To be done -> Show every line below where "this" can be found.

Provided data ->
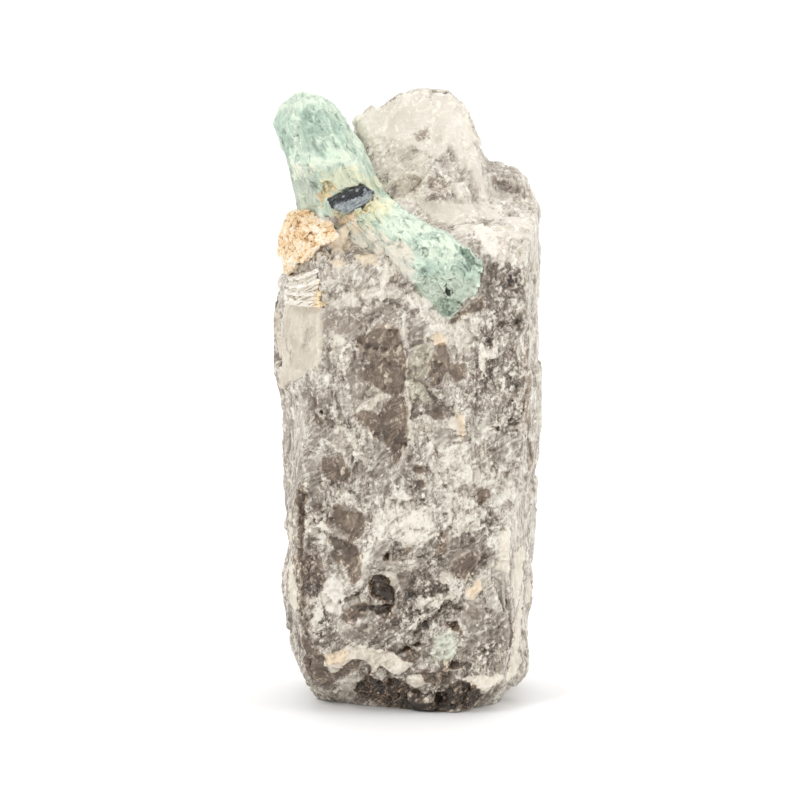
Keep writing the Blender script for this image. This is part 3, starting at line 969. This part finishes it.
def aquamarineSkin(name, turn, base):
    n = Nodes(name)
    long = n.stretched((1, 1, 2.0), turn)
    broad = n.cloud(5.5, 3, 0.6, warp=0.4)
    middle = n.cloud(1.8, 4, 0.6, warp=0.6, place=long)
    fine = n.cloud(0.5, 3, 0.65)
    lines = n.cloud(0.7, 3, 0.65, place=n.stretched((1, 1, 12), turn))
    waves = n.waves(0.9)
    wide = n.facets(3.0, n.pushed(n.waves(2.0), 1.8))
    small = n.facets(1.2, n.pushed(waves, 0.7, long))
    vary = n.addUp((broad, 0.55), (middle, 0.40), (wide, 0.16), (small, 0.12), (fine, 0.20), (lines, 0.22))
    ragged = n.addUp((middle, 1.8), (wide, 0.8), (small, 1.2))
    tone, tints = n.paintLooks(base, vary, ragged, aquamarineValues["looks"])
    bend = n.addUp((fine, 0.1), (n.attribute("bend"), 1.0))
    tone = n.addUp((tone, 1.0), (n.between(bend, 0.03, 0.15), aquamarineValues["ridges"]),
                   (n.between(bend, -0.05, -0.2), aquamarineValues["hollows"]))
    grain = n.cells(0.8, n.pushed(waves, 0.6, long), "Color")
    grain = n.addUp((grain, 1.0), (middle, 0.5))
    tone = n.addUp((n.between(grain, 0.86, 0.92), 0.12), (n.between(grain, 0.16, 0.12), -0.16), (tone, 1.0))
    n.setShader({
        "Base Color": n.tinted(n.ramp(tone, aquamarineValues["colours"]), tints),
        "Roughness": aquamarineValues["roughness"],
    })
    n.bump(n.addUp((fine, 0.4), (lines, 0.5), (wide, 0.8), (small, 0.7)), *aquamarineValues["bump"])
    n.glow(*aquamarineValues["glow"])
    return n.material


# the black bar at the foot of the upper prism
tourmalineValues = {
    "spacing": 0.14,
    "turn": (0, 1.13, 0),
    "ribs": (0.16, (0.5, 0.5, 7), 91),  # depth, size and seed of the lines along the bar
    "chips": (0.8, 0.12, 0.05, 92),
    "chipShape": (1, 1, 0.3),
    "least": -0.4,  # mm that the skin may sink, and rise
    "most": 0.3,
    "greyFacet": [(-15.2, 102.2), (-11.6, 102.8), (-8, 104.8), (-6.6, 103), (-11.6, 99.6), (-15.4, 99)],
    "tones": (0.66, 0.17),  # of the grey facet, and of the black rest
    "sharp": 30,
    "roughness": 0.3,
    "bump": (0.7, 0.15),
    "colours": [
        (0.0, (0.003, 0.004, 0.005)),
        (0.3, (0.022, 0.025, 0.03)),
        (0.6, (0.20, 0.23, 0.25)),
        (1.0, (0.62, 0.64, 0.63)),
    ],
}


def makeTourmaline():
    piece = remeshedCopy("black_tourmaline", "blackTourmaline", tourmalineValues["spacing"])
    points = readPoints(piece)
    normals = readNormals(piece)
    along = turnedInto(points, tourmalineValues["turn"])
    depth, size, seed = tourmalineValues["ribs"]
    relief = depth * noiseAt(along, size, seed, 2)
    relief = relief + chipsAt(along * np.array(tourmalineValues["chipShape"]), *tourmalineValues["chips"])
    relief = np.clip(relief, tourmalineValues["least"], tourmalineValues["most"])
    movePoints(piece, keepInside(points + normals * relief[:, None], "black_tourmaline"))
    storeOnPoints(piece, "low", insideOutline(seenFromFront(points), tourmalineValues["greyFacet"]))
    skin = tourmalineSkin()
    return finishPiece(piece, "black_tourmaline", skin, tourmalineValues["sharp"])


def tourmalineSkin():
    n = Nodes("tourmalineSkin")
    greyTone, blackTone = tourmalineValues["tones"]
    lines = n.cloud(0.45, 4, 0.7, place=n.stretched((1, 1, 9), tourmalineValues["turn"]))
    fine = n.cloud(0.35, 4, 0.7)
    grains = n.maths("SUBTRACT", n.cells(0.7, n.pushed(n.waves(0.5), 0.5), "Color"), 0.5)
    black = n.addUp((lines, 0.9), (fine, 0.6), (grains, 0.16))
    mask = n.between(n.addUp((n.attribute("low"), 1.0), (lines, 1.6), (fine, 1.6)), -0.25, 0.25)
    sparks = n.between(n.addUp((grains, 1.0), (fine, 0.5)), 0.30, 0.36)
    tone = n.blend(mask, n.addUp((black, 1.1), (blackTone, 1.0), (sparks, 0.35)),
                   n.addUp((black, 1.0), (greyTone, 1.0)))
    colour = n.ramp(tone, tourmalineValues["colours"])
    n.setShader({"Base Color": colour, "Roughness": tourmalineValues["roughness"]})
    n.bump(n.addUp((lines, 1.0), (fine, 0.5)), *tourmalineValues["bump"])
    return n.material


# the tan crust on the left shoulder
feldsparValues = {
    "spacing": 0.22,
    "soften": 2,
    "chips": [(2.1, 0.16, -0.05, 61), (0.9, 0.15, -0.25, 62)],
    "lumps": (0.25, 1.0, 63),
    "most": 0.6,
    "sharp": 40,
    "tone": 0.53,
    "ridges": 0.15,
    "hollows": -0.35,
    "roughness": 0.75,
    "bump": (0.8, 0.25),
    "glow": (0.15, (1.0, 0.6, 0.3), 0.8),
    "colours": [
        (0.0, (0.34, 0.19, 0.09)),
        (0.28, (0.74, 0.48, 0.25)),
        (0.5, (0.88, 0.68, 0.43)),
        (0.75, (0.93, 0.80, 0.62)),
        (1.0, (0.95, 0.92, 0.82)),
    ],
}


def makeFeldspar():
    piece = remeshedCopy("feldspar_patch", "feldsparCrust", feldsparValues["spacing"], feldsparValues["soften"])
    points = readPoints(piece)
    depth, size, seed = feldsparValues["lumps"]
    relief = sum(chipsAt(points, *layer) for layer in feldsparValues["chips"])
    relief = relief + depth * noiseAt(points, size, seed)
    relief = np.clip(relief, -feldsparValues["most"], feldsparValues["most"])
    points = keepInside(points + readNormals(piece) * relief[:, None], "feldspar_patch")
    movePoints(piece, points)
    storeOnPoints(piece, "bend", bendOf(piece, points, feldsparValues["spacing"]))
    return finishPiece(piece, "feldspar_patch", feldsparSkin(), feldsparValues["sharp"])


def feldsparSkin():
    n = Nodes("feldsparSkin")
    broad = n.cloud(3.5, 4, 0.6, warp=0.4)
    fine = n.cloud(0.5, 5, 0.75)
    grains = n.maths("SUBTRACT", n.cells(0.65, n.pushed(n.waves(0.6), 0.6), "Color"), 0.5)
    tone = n.addUp((feldsparValues["tone"], 1.0), (broad, 1.6), (grains, 0.35), (fine, 0.9))
    tone = n.addUp((tone, 1.0), (n.between(n.attribute("bend"), 0.0, 0.2), feldsparValues["ridges"]),
                   (n.between(n.attribute("bend"), -0.02, -0.22), feldsparValues["hollows"]))
    colour = n.ramp(tone, feldsparValues["colours"])
    n.setShader({"Base Color": colour, "Roughness": feldsparValues["roughness"]})
    n.bump(n.addUp((fine, 1.2), (n.cells(0.65), 0.6)), *feldsparValues["bump"])
    n.glow(*feldsparValues["glow"])
    return n.material


# the silvery plates under the crust
micaValues = {
    "spacing": 0.17,
    "soften": 1,
    "climb": 0.62,  # how steeply the plates climb to the right
    "waves": (0.3, 3.0, 51),  # depth, size and seed
    "plates": (0.28, 2.4, 4, 52),  # depth, how thin and how broad they are, seed
    "chips": (1.6, 0.09, 0.03, 53),
    "least": -0.5,  # mm that the skin may sink, and rise
    "most": 0.35,
    "goldFrom": (-20.5, -17.5),  # mm across where the gold stain starts and is full
    "goldHeight": 88,  # the height in mm where this holds
    "goldLean": 0.3,
    "goldTint": (1.0, 0.86, 0.64),
    "sharp": 25,
    "tone": 0.75,
    "ridges": 0.15,
    "hollows": -0.35,
    "roughness": 0.35,
    "bump": (0.6, 0.15),
    "colours": [
        (0.0, (0.09, 0.06, 0.035)),
        (0.35, (0.42, 0.34, 0.25)),
        (0.65, (0.73, 0.67, 0.57)),
        (1.0, (0.93, 0.90, 0.84)),
    ],
}


def makeMica():
    piece = remeshedCopy("mica_stack", "micaStack", micaValues["spacing"], micaValues["soften"])
    points = readPoints(piece)
    normals = readNormals(piece)
    depth, size, seed = micaValues["waves"]
    level = points[:, 2] - micaValues["climb"] * points[:, 0] + depth * noiseAt(points, size, seed)
    upright = 1 - np.abs(normals[:, 2])
    depth, thin, broad, seed = micaValues["plates"]
    plates = np.stack([level * thin, points[:, 0] / broad, points[:, 1] / broad], 1)
    relief = depth * upright * noiseAt(plates, 1.0, seed, 2)
    relief += chipsAt(points, *micaValues["chips"])
    relief = np.clip(relief, micaValues["least"], micaValues["most"])
    points = keepInside(points + normals * relief[:, None], "mica_stack")
    movePoints(piece, points)
    storeOnPoints(piece, "level", level)
    storeOnPoints(piece, "bend", bendOf(piece, points, micaValues["spacing"]))
    across = points[:, 0] - micaValues["goldLean"] * (points[:, 2] - micaValues["goldHeight"])
    storeOnPoints(piece, "golden", smoothStep(*micaValues["goldFrom"], across))
    return finishPiece(piece, "mica_stack", micaSkin(), micaValues["sharp"])


def micaSkin():
    n = Nodes("micaSkin")
    layered = n.add("ShaderNodeCombineXYZ")
    n.link(n.maths("MULTIPLY", n.attribute("level"), mm), layered.inputs[0])
    lines = n.cloud(0.35, 4, 0.7, place=layered.outputs[0])
    broad = n.cloud(3.0, 4, 0.6, warp=0.4)
    fine = n.cloud(0.5, 4, 0.7)
    tone = n.addUp((micaValues["tone"], 1.0), (lines, 1.0), (broad, 0.5), (fine, 0.6),
                   (n.between(n.attribute("bend"), 0.02, 0.2), micaValues["ridges"]),
                   (n.between(n.attribute("bend"), -0.02, -0.2), micaValues["hollows"]))
    silver = n.ramp(tone, micaValues["colours"])
    golden = n.between(n.addUp((n.attribute("golden"), 1.0), (broad, 1.2), (fine, 0.6)), 0.35, 0.7)
    gold = n.mix(golden, (1, 1, 1), micaValues["goldTint"])
    n.setShader({"Base Color": n.mix(1.0, silver, gold, "MULTIPLY"), "Roughness": micaValues["roughness"]})
    n.bump(n.addUp((lines, 1.0), (fine, 0.6)), *micaValues["bump"])
    return n.material


# floor, light and camera
stageValues = {
    "floorSize": 12,  # metres
    "floorColour": (0.93, 0.93, 0.93),
    "floorRoughness": 0.9,
    "roomLight": 0.85,
    "lampTarget": (0, 0, 0.06),
    "sensor": 36,  # mm
    "lens": 540,
    "farthest": 20,  # metres that the camera sees
    "lamps": {  # place in metres, watts, size
        "keyLamp": ((-0.5, -0.6, 0.75), 3.0, 0.3),
        "rightLamp": ((0.7, -0.25, 0.45), 1.6, 0.4),
        "overheadLamp": ((0.0, 0.9, 1.7), 14.0, 1.8),
    },
}


def addFloor():
    bpy.ops.mesh.primitive_plane_add(size=stageValues["floorSize"], location=(0, 0, 0))
    floor = bpy.context.active_object
    floor.name = "paleFloor"
    n = Nodes("paleFloorSkin")
    n.setShader({"Base Color": stageValues["floorColour"], "Roughness": stageValues["floorRoughness"]})
    floor.data.materials.append(n.material)
    print("the floor is laid")


def aim(thing, target):
    thing.rotation_mode = "QUATERNION"
    thing.rotation_quaternion = (Vector(target) - thing.location).to_track_quat("-Z", "Y")


def addLamps():
    for name, (place, watts, size) in stageValues["lamps"].items():
        bpy.ops.object.light_add(type="AREA", location=place)
        lamp = bpy.context.active_object
        lamp.name = name
        lamp.data.energy = watts
        lamp.data.size = size
        aim(lamp, stageValues["lampTarget"])
    world = bpy.data.worlds.new("whiteRoom")
    bpy.context.scene.world = world
    world.use_nodes = True
    background = world.node_tree.nodes["Background"]
    background.inputs["Color"].default_value = (1, 1, 1, 1)
    background.inputs["Strength"].default_value = stageValues["roomLight"]
    print(len(stageValues["lamps"]), "lamps and a white room are lit")


def addCamera():
    elevation = frontView["elevation"]
    back = Vector((0, -math.cos(elevation), math.sin(elevation)))
    up = Vector((0, math.sin(elevation), math.cos(elevation)))
    target = (Vector((frontView["across"], 0, 0)) + up * frontView["up"]) * mm
    bpy.ops.object.camera_add(location=target + back * frontView["distance"] * mm)
    camera = bpy.context.active_object
    aim(camera, target)
    camera.data.sensor_width = stageValues["sensor"]
    camera.data.lens = stageValues["lens"]
    camera.data.clip_end = stageValues["farthest"]
    bpy.context.scene.camera = camera
    bpy.context.scene.view_settings.view_transform = "Standard"
    print("the camera is set")


addFloor()
addLamps()
addCamera()
crystals = [
    makeTourmaline(),
    makeCrystal("upper_aquamarine"),
    makeCrystal("lower_aquamarine"),
    makeMica(),
    makeFeldspar(),
]
makeQuartz(crystals)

Written answer ->
Keep writing the Blender script for this image. This is part 3, starting at line 969. This part finishes it.
    "goldHeight": 88,  # the height in mm where this holds